Ed, if your willing try a partial mash using Bisquit Malt with your base DME. It is quite bitter when you use about 8 to 12 oz in 5 gallons. Then you could throw in some bitter orange peel. Then use a spice or herb to flavor.

Good luck
Dude, partial mash looks easy. soak, strain sparge! It doesn't look any harder then the specialty grains that I have been using in a cheesecloth sock. Im gonna give it a shot. Do you have a more detailed idea of what ingredients/recipe I should use though.
Actually, a partial mash is much more involved than soaking specialty grains in what is essentially an extract beer. In reality, a partial mash involves everything an all-grain brew does only with smaller volumes.

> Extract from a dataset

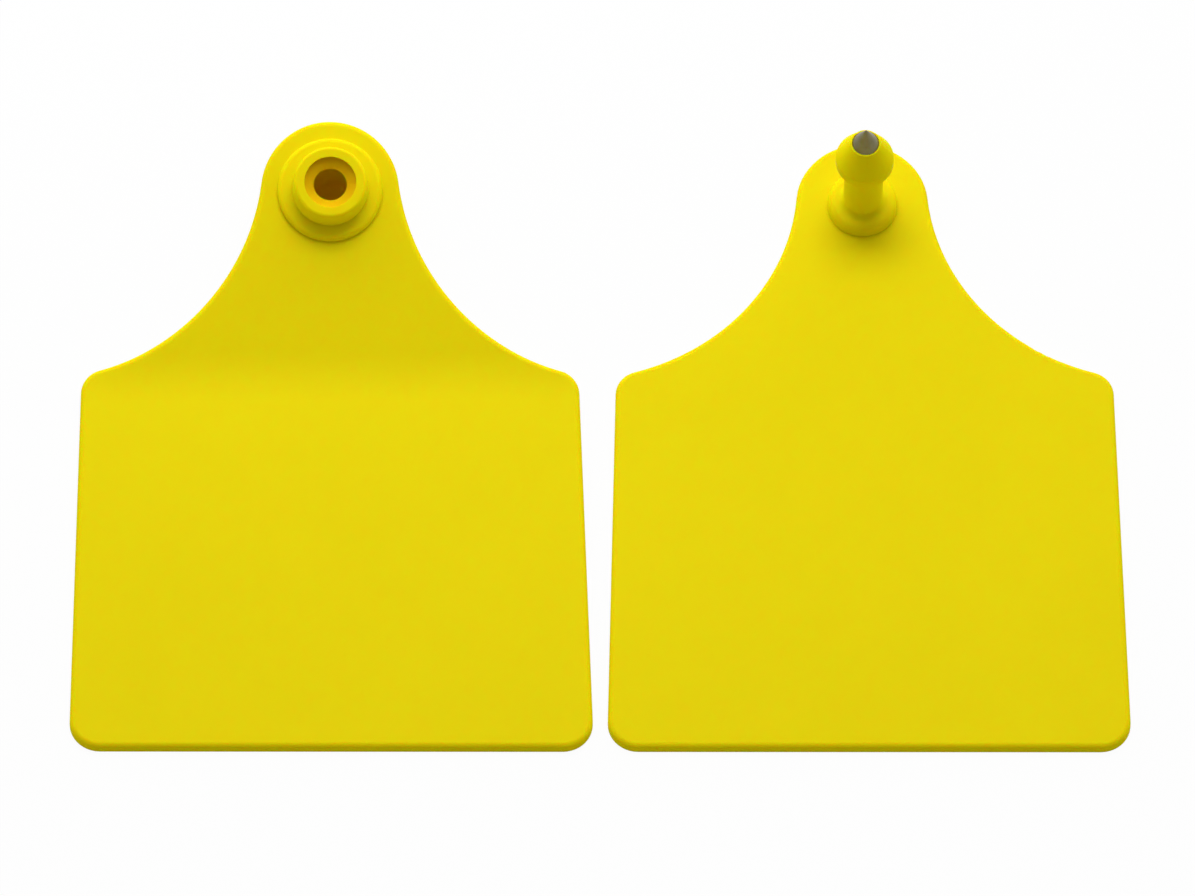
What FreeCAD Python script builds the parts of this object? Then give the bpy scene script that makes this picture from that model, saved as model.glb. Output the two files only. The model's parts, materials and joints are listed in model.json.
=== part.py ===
"""Two-piece livestock ear tag, laid out open with its halves side by side.

Each half is one moulding of flexible polyurethane: a panel, a swept neck and a round head.
The male half carries a barbed stud with a metal piercing tip moulded into its end.
The female half carries a countersunk socket whose closed cap stands out of its back.
Both lie on their backs on the ground plane, z = 0, with their heads towards +Y, the female
at -X and the male at +X.  The cap props the female's head up, so its neck bends upwards.
All lengths are in millimetres and all angles in radians unless a name says otherwise.
"""

import math
import os

from FreeCAD import Placement, Rotation, Vector
import Part

# The sheet that both halves are moulded from
sheet_thickness = 1.8
front_edge_radius = 0.8
back_edge_radius = 0.3

# Outline of a half; levels run up the tag from its bottom edge, and rises up from the shoulder
panel_bottom_width = 76.2
panel_top_width = 72.7
shoulder_level = 60.7
bottom_corner_radius = 4.4
shoulder_corner_radius = 3.8
neck_radius = 33.2
female_head_rise = 28.5
female_head_radius = 10.1
male_head_rise = 29.5
male_head_radius = 9.65
tag_gap = 1.9

# Both halves carry their stud or socket at one level, so that the pair lines up when coupled
pin_rise = 28.6

# The male half's stud; heights run up from the head's front face
stud_flange_radius = 5.1
stud_flange_height = 2.1
stud_flange_rounding = 1.0
shaft_radius = 2.86
shaft_length = 11.2
shaft_root_radius = 0.9
barb_radius = 4.25
barb_land_height = 1.7
barb_rounding = 0.3
cone_height = 4.3
cone_end_width = 0.2

# The blind hole up the stud from its back, for the applicator's pin
pin_hole_radius = 1.2
pin_hole_web = 1.2

# The metal tip moulded into the stud's end
tip_radius = 1.88
tip_height = 3.9
tip_bulge = 0.16
tip_point_radius = 0.28
tip_shank_radius = 1.0
tip_shank_length = 5.0
tip_collar_radius = 1.4
tip_collar_height = 1.0
tip_groove_width = 0.1
tip_groove_depth = 0.3

# The female half's socket
socket_flange_radius = 7.7
socket_flange_height = 1.2
socket_flange_rounding = 0.7
ring_base_radius = 5.6
ring_top_radius = 5.3
ring_height = 4.1
ring_rounding = 0.45
mouth_radius = 3.8
lip_hole_radius = 2.44
mouth_wall_depth = 0.6
countersink_depth = 1.5
lip_thickness = 0.8
chamber_clearance = 0.2
chamber_floor_radius = 3.2
chamber_floor_rounding = 0.8
tip_clearance = 0.2
cap_wall = 1.1
cap_rim_rounding = 1.4

# The upward bend of the female half's neck, which starts a little below the shoulder
bend_start_drop = 3.2
bend_radius = 28.0
steepest_bend = math.radians(60)

# Working allowances: how far a cutter runs past an open mouth, how short an edge is skipped,
# how squarely a face must look up or down to count as front or back, and search steps
cutter_overrun = 1.0
shortest_edge = 1e-6
facing_limit = 0.5
search_steps = 60

# Levels that follow up the tag
female_head_level = shoulder_level + female_head_rise
male_head_level = shoulder_level + male_head_rise
pin_level = shoulder_level + pin_rise
bend_start_level = shoulder_level - bend_start_drop
male_length = male_head_level + male_head_radius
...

Namely, you need to mash and sparge properly (ie not use a cheesecloth sack). Good luck!
Another hopless beer possibility would be a hefe. Brewed with german yeast it would have lots of flavor and you wouldn't miss hops.
Or an american hefe with fruit of some kind.
Good grains for no hop brewing would be heavy flavored grains, a stout would be a good bet.

A light bodied stout with a few citrus notes, maybe some herbal notes. And a nice creamy head.. Perhaps an oatmeal orange rosmary stout, if such a thing is unheard of, then call me crazy, it sounds great to me.

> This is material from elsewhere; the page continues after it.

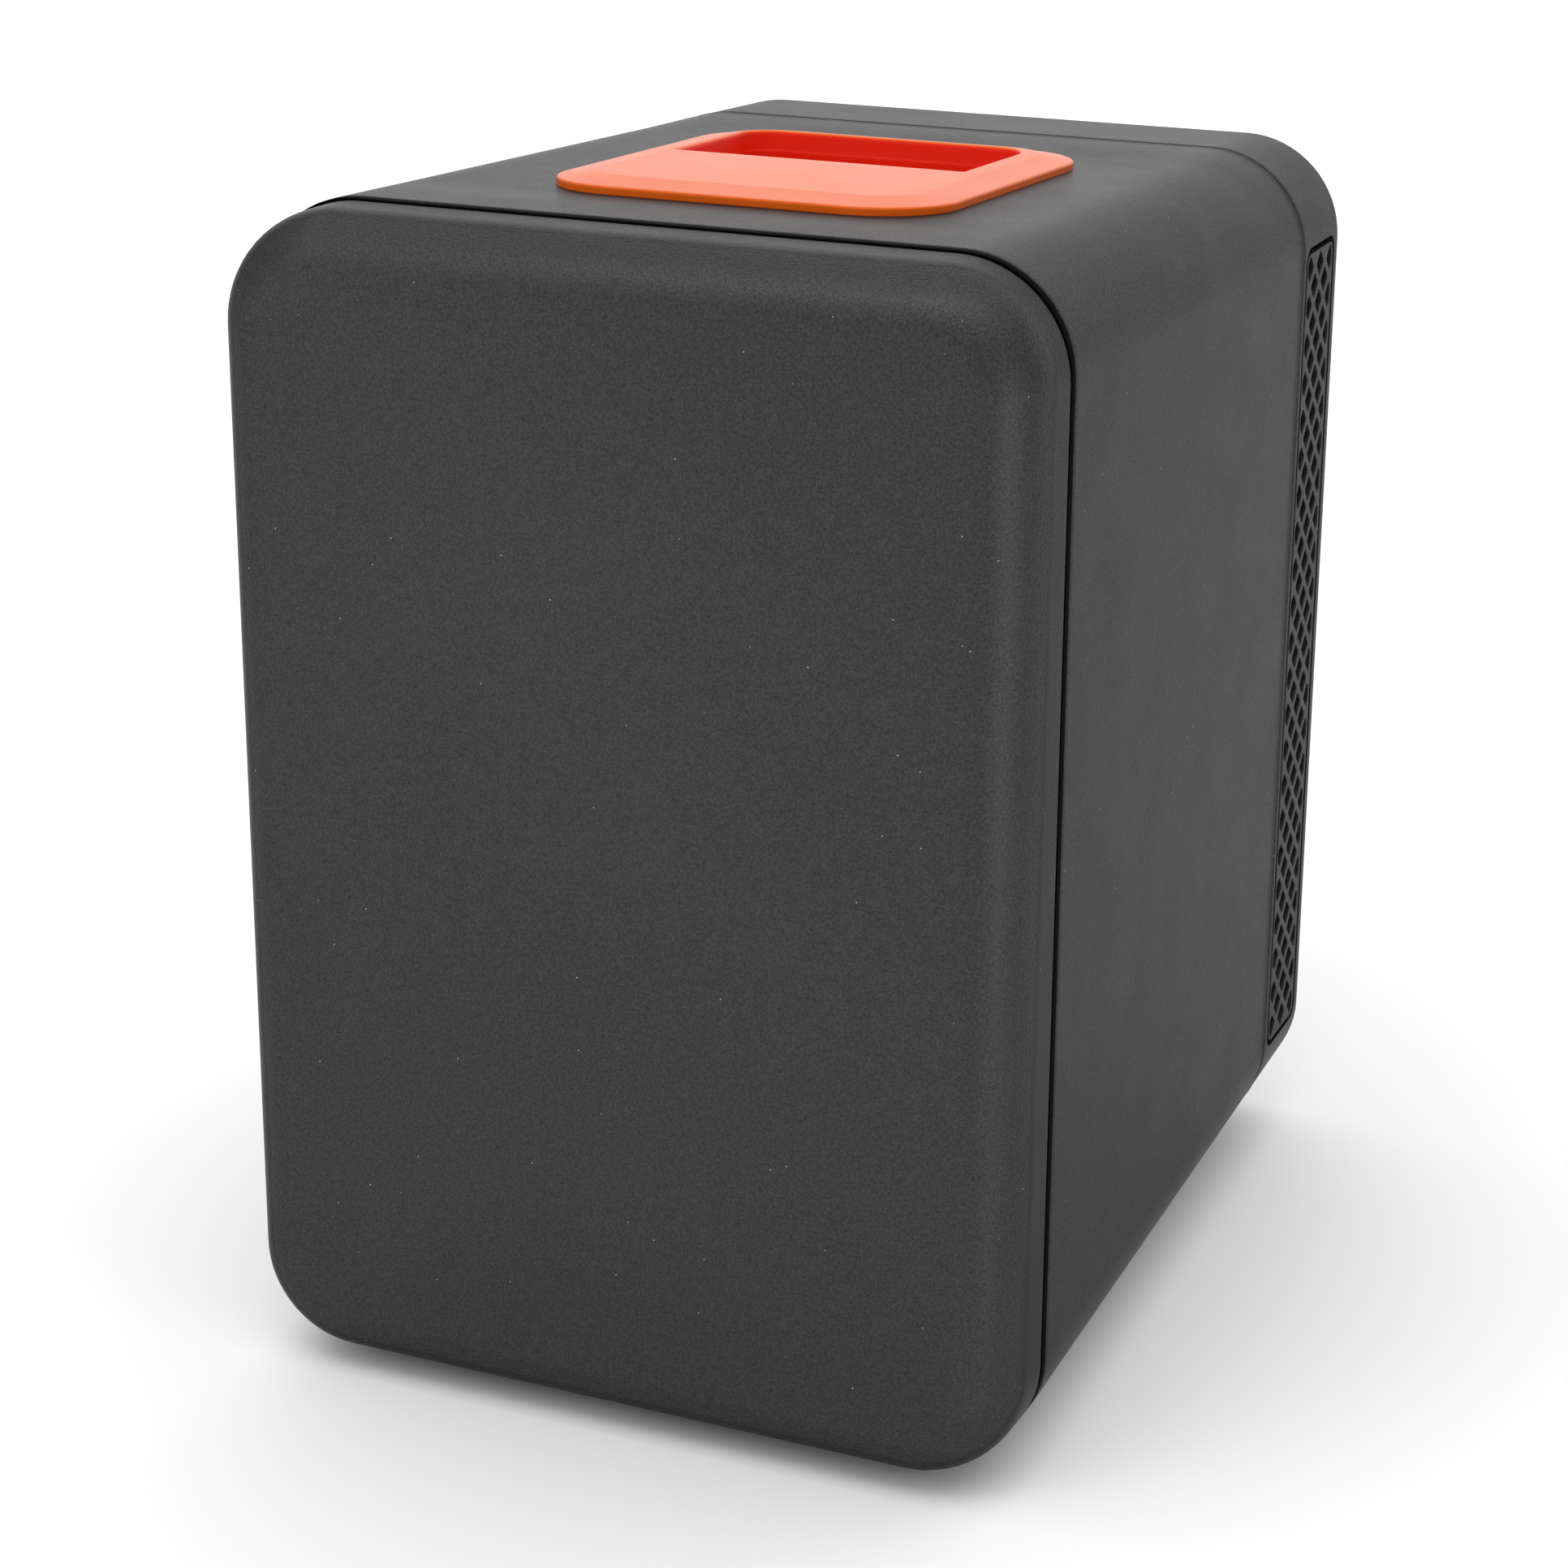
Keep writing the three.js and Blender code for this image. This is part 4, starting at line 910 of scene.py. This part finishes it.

However you dont want to mix heavy burnt toast flavors with orange and herb, you might want keep away from black patent, and use more chocolate roast and roasted barley.
I'm not much of a brewer. I actually hate beer because of the hops but I have found a few beers that are not made with hops that I actually like. There is a Scottish beer made with heather and there is a fruity Belgien (bad speller) beer that was great. I have a book called "The Homebrewer's Garden" that talks about other herbs that were used for brewing before hops.

Bittering herbs:
horehound, sage, dandelion, alecost, milk thistle, nettle, yarrow, gentian, clary sage, and betony.

Flavoring herbs:
juniper, spruce, rosemary, hyssop, borage, ginger, oregano, mints, bee balm (also known as burgamot or monarda), lemon balm (or melissa), sweet woodruff, majoram, elecampane, licorice and thyme.

Aromatic herbs:
rosemary, hyssop, lavender, chamomile, lemon balm, bee balm, elder flowers, and many other herbs can be used to provide aroma to beer.

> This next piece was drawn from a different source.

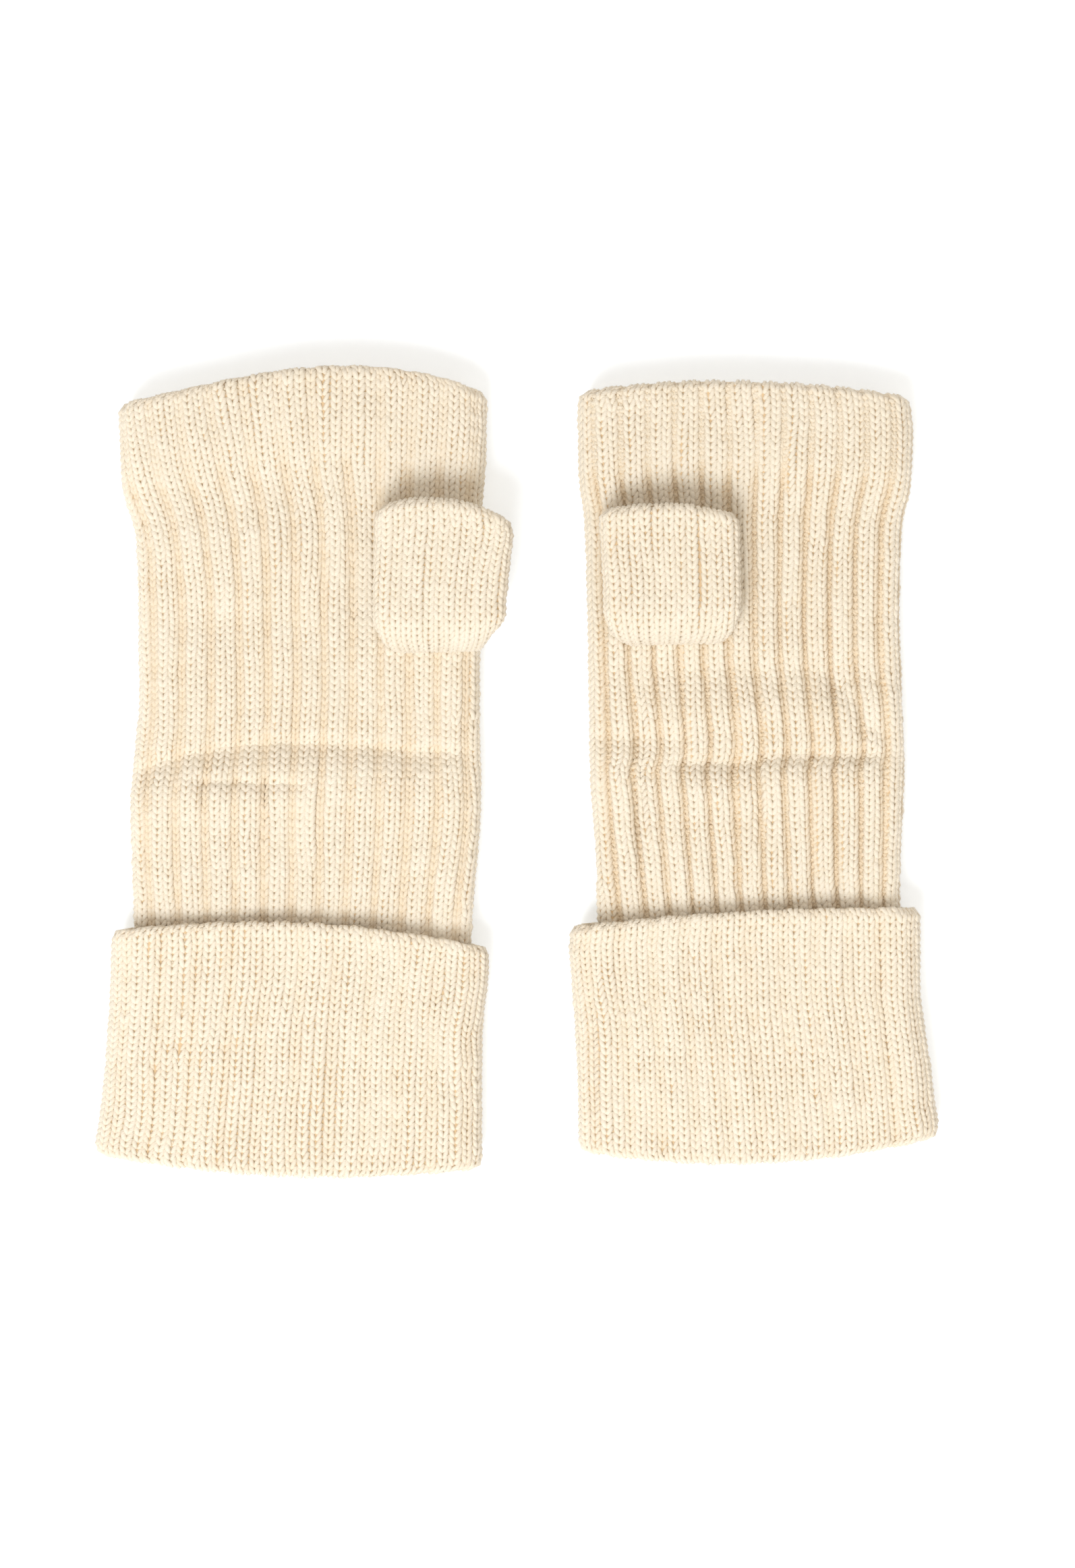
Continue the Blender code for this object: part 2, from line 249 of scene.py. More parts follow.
class Surface:
    """One layer of fabric as a grid: rows follow the courses, and columns run round the tube."""

    DRIFT_ROWS = 30
    DRIFT_COLUMNS = 20
    DRIFT = 0.14  # typical sideways wander of a wale, in wale widths

    def __init__(self, points, rib_scale=((0.0, 1.0),)):
        self.points = points
        self.rib_scale = rib_scale
        steps = np.linalg.norm(np.diff(points, axis=0), axis=-1)
        top = slice(COLUMNS // 8, COLUMNS * 3 // 8)
        self.length = np.concatenate([[0], np.cumsum(steps[:, top].mean(1))])
        across = np.roll(points, -1, 1) - np.roll(points, 1, 1)
        along = np.gradient(points, axis=0)
        normal = np.cross(across, along)
        self.normals = normal / (np.linalg.norm(normal, axis=-1, keepdims=True) + 1e-9)
        self.wander = rng.standard_normal((len(points) // self.DRIFT_ROWS + 3, self.DRIFT_COLUMNS))

    def drift(self, lengths, wales):
        """How far each wale has wandered sideways at each course, in wale widths."""
        row = np.interp(lengths, self.length, np.arange(len(self.length))) / self.DRIFT_ROWS
        i = row.astype(int)
        f = (row - i)[:, None]
        f = f * f * (3 - 2 * f)
        column = np.arange(wales) / wales * self.wander.shape[1]
        j = column.astype(int)
        g = column - j
        table = self.wander * self.DRIFT
        k = (j + 1) % table.shape[1]
        low = table[i][:, j] * (1 - g) + table[i][:, k] * g
        high = table[i + 1][:, j] * (1 - g) + table[i + 1][:, k] * g
        return low * (1 - f) + high * f

    def turns_at(self, places):
        """The turns of the upper face's points at these x values, halfway along the fabric."""
        upper = self.points[len(self.points) // 2, : COLUMNS // 2, 0]
        return [np.abs(upper - x).argmin() / COLUMNS for x in places]

    def ribs(self, length):
        """How deep the ribs are at a length along the fabric, as a share of their full depth."""
        places, shares = zip(*self.rib_scale)
        return np.interp(length, places, shares)

    def at(self, length, turn):
        """Points and normals at a length along the fabric and a turn, 0 to 1, round the tube."""
        rows = len(self.length)
        row = np.interp(length, self.length, np.arange(rows))
        row = np.minimum(row, rows - 1.001)
        column = (turn % 1.0) * COLUMNS
        i, j = row.astype(int), column.astype(int) % COLUMNS
        f, g = (row - i)[..., None], (column - np.floor(column))[..., None]
        k = (j + 1) % COLUMNS
        result = []
        for grid in (self.points, self.normals):
            low = grid[i, j] * (1 - g) + grid[i, k] * g
            high = grid[i + 1, j] * (1 - g) + grid[i + 1, k] * g
            result.append(low * (1 - f) + high * f)
        return result


class Wales:
    """The columns of stitches round a tube: each one's width and its side (+1 knit, -1 purl).

    profile gives points across one rib, counted in wales, and how deep the fabric lies there.
    """

    WIDTH_VARIES = 0.03
    OPENING_VARIES = 0.008

    def __init__(self, ribs, widths, sides, profile, uneven=0.06):
        self.per_rib = len(widths)
        self.count = ribs * self.per_rib
        widths = np.tile(widths, ribs) * (1 + self.WIDTH_VARIES * rng.standard_normal(self.count))
        self.edges = np.concatenate([[0], np.cumsum(widths)])
        self.edges /= self.edges[-1]
        self.sides = np.tile(sides, ribs)
        self.profile = np.array(profile).T
        self.offsets = uneven * rng.standard_normal(self.count)
        self.opening = self.OPENING_VARIES * rng.standard_normal(self.count)

    def open_up(self, turns, amounts):
        """Opens the wales at these turns round the tube, so that a dark line shows down the middle."""
        found = np.searchsorted(self.edges, turns) - 1
        self.opening[found] += amounts

    def depth(self, x):
        """How deep the fabric lies at a position counted in wales."""
        places, depths = self.profile
        return np.interp(x % self.per_rib, places, depths) + self.between(x, self.offsets, 1.5)

    def turn(self, x):
        """Where a position counted in wales lies round the tube."""
        whole = np.floor(x / self.count)
        return whole + np.interp(x - whole * self.count, np.arange(self.count + 1), self.edges)

    def between(self, x, values, sharpness):
        """A value for each wale, eased over the borders between them."""
        centre = np.floor(x - 0.5).astype(int)
        part = x - 0.5 - centre
        ease = np.clip((part - 0.5) * sharpness + 0.5, 0, 1)
        ease = ease * ease * (3 - 2 * ease)
        return values[centre % self.count] * (1 - ease) + values[(centre + 1) % self.count] * ease


class Stitch:
    """The shape of one loop, in wale widths across and in millimetres along and out.

    bulge leans the two legs apart into a V, slant leans the whole loop, spread opens a gap down
    its middle, and depth is how far the legs stand out from the head and the foot.
    """

    HEIGHT_VARIES = 0.06
    SPREAD_VARIES = 0.012
    PLACE_VARIES = 0.02
    DEPTH_VARIES = 0.07
    YARN_VARIES = 0.05
    WALE_SWAYS = 0.04
    COURSE_SWAYS = 0.10

    def __init__(self, bulge=0.235, slant=0.05, spread=0.014, height=1.72, depth=0.55):
        self.bulge = bulge
        self.slant = slant
        self.spread = spread
        self.height = height
        self.depth = depth


def mesh_object(name, vertices, quads, material, uv=None, painted_shade=None):
    mesh = bpy.data.meshes.new(name)
    mesh.vertices.add(len(vertices))
    mesh.vertices.foreach_set("co", (vertices * MM).astype(np.float32).ravel())
    mesh.loops.add(quads.size)
    mesh.loops.foreach_set("vertex_index", quads.astype(np.int32).ravel())
    mesh.polygons.add(len(quads))
    mesh.polygons.foreach_set("loop_start", np.arange(0, quads.size, 4, dtype=np.int32))
    mesh.polygons.foreach_set("loop_total", np.full(len(quads), 4, np.int32))
    mesh.polygons.foreach_set("use_smooth", np.ones(len(quads), bool))
    if uv is not None:
        layer = mesh.uv_layers.new(name="yarn")
        layer.data.foreach_set("uv", uv.astype(np.float32).ravel())
    # the share of painted shade at each point of the yarn, more where the yarn lies deeper
    if painted_shade is not None:
        shade = mesh.attributes.new("painted_shade", "FLOAT", "POINT")
        shade.data.foreach_set("value", painted_shade.astype(np.float32).ravel())
    mesh.update()
    mesh.materials.append(material)
    obj = bpy.data.objects.new(name, mesh)
    bpy.context.scene.collection.objects.link(obj)
    return obj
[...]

I read somewhere that pot marigold (aka) colundula was used for beer but I can't remember where I saw it or how it was used.

The book recomends how to brew without hops and has at least one recipe that is hopless.

Another book to consider but is pretty hard to read is "A Sip Through Time: A Collection Of Old Brewing Recipes" by Cindy Renfrow. It gives the period recipe but sometimes forgets to use modern terms to explain what the heck it means.

Another thing to consider for your father is trying cider recipes.

Those are on my list of things to try.

Doesn't Joy of Homebrewing have a yarrow-based beer recipe? I think its in the extract brews section.
Pre hops, they used to use Horehound. Sure is bitter. and available. aaand, you could find some horehound drops so your dad could try them to check for allergy (if they aren't made with corn syrup) OOr, brew a tea of whatever, ad to a beer, just to check for flavor?

I've looked for Horehound recipes but not found any. I sure like the candy, but I'm hoping to talk somebody else into trying a brew....I'd hate to waste my own AG effort and five gallons....maybe a 1 gallon extract batch ?
You know it might be a good idea to not brew up 5 gallones as well. 5 gallons is a lot of beer if you dont like it.
gruit ale from JanFeb '06 BYO

6 lbs pale ale lme
1 lb flaked barley
2.5 lbs dark munich malt
0.5 lb roasted barley
1 lb dark wheat malt
1/2 oz dried lavender
2 oz woodruff
1/2 oz juniper berries
1/2 oz rosemary
1 pkg ale yeast (English or German wheat beer)
I have brewed malt extract without hops. I found it crisp, tangy and refreshing. It reminded me of home brewed cider, of course without the apple flavour.
It's cheap and easy (like me); why not try it?